Dutch F-35s, using a Lockheed Martin-developed communications gateway, shared classified data with a Dutch command-and-control system to achieve a kill on a ground target during the NATO exercise Ramstein Flag earlier this month, the company announced this week. It was the first time the system was operated outside the U.S.
Ramstein Flag, now in its second year, has quickly become one of NATO’s biggest air exercises. This edition featured 90 aircraft from 15 countries operating from 12 allied air bases, coordinated from The Netherlands’ Leeuwarden Air Base. Officials said they focused on counter-anti access/area denial missions, integrated air and missile defense, and Agile Combat Employment.
For the real-time, live-fly communications gateway demonstration, Royal Netherlands Air Force F-35s flew in an Anti-Access Area Denial environment and detected, identified, and passed targeting data on “multiple simulated ground effectors via Multifunction Advanced Datalink through a Skunk Works’ Open Systems Gateway (OSG) into Keystone,” a Dutch command and control system.

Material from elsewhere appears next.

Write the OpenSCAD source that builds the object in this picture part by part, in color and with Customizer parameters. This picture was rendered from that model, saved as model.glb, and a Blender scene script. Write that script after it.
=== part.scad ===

Skunk Works is Lockheed’s advanced development unit, based in Palmdale, Calif. The MADL is the secure datalink system that allows F-35s to communicate with each other while preserving their stealth.
Keystone fed the data to a ground-based rocket artillery platform, “which engaged a ground target and confirmed successful takedown, effectively closing the loop. This entire process was executed from start to finish in a matter of minutes,” the company said in a press release. The ground target was a grouping of Surface-to-Air Missile systems.
“This is a first, and a significant step forward in multi-domain integration, proving F-35 interoperability between several allied nations in real-time,” Lockheed said.
Through a spokesperson, the company said the gateway was “an evolution from Project Missouri,” a gateway experiment dating back to 2013 meant to connect the F-35 and F-22.
“We have continued to refine and build upon our experimentation over the last 12 years, and with the support of the Missile Defense Agency, were able to prove this capability alongside our F-35 partners last week,” the spokesperson said. “This is the same architecture and technology that was used by Lockheed Martin to integrate F-35 and F-22 in the past.”
The company further said that the gateway “can be leveraged with any platform/sensor/shooter” and is “aircraft agnostic, but we’re currently [focused on] the F-35.” It can also be leveraged with other countries’ C2 systems.
This latest demonstration also builds on work done by the U.S. and United Kingdom for Project Deimos this past December, when an F-35 flying from Lockheed’s facility in Fort Worth, Texas, shared live classified data through the gateway with a British command-and-control system—the first time an F-35 had shared such data with a non-American C2 system.
Ramstein Flag, which Lockheed described as a “collaboration” between U.S. Air Forces in Europe and Skunk Works, went a step further by operating the gateway in Europe for the first time. “We leveraged the USAFE-owned Deployable All-Domain Ground Gateway Rig which contains the gateway within the system,” the company said.
Use of the gateway helps F-35 users with “unlocking the vast amount of data” collected by an F-35, the company said, enabling allied air and missile defense systems to receive precise targeting information that then allowed them to “detect, track and defeat threats more effectively.”
The system helps strengthen collective defense by enhancing the situational awareness of joint forces, allowing them to “respond more quickly and decisively” to threats, Lockheed said.
“Our goal is to make interoperability a reality for our allied partners by maximizing the information available on the F-35,” the company said.
Ramstein Flag, which concluded April 11, is modeled after the U.S. Air Force’s Red Flag exercises that test Airmen to “train like they fight” in realistic combat scenarios. The NATO exercise also has a heavy emphasis on information sharing, interoperability, and support of special forces and naval units.
The exercise also bolstered F-35 interoperability through cross-servicing: having maintainers from different countries work on each others’ jets. Crew chiefs from the U.S. and the Netherlands launched two F-35s each from the others’ country.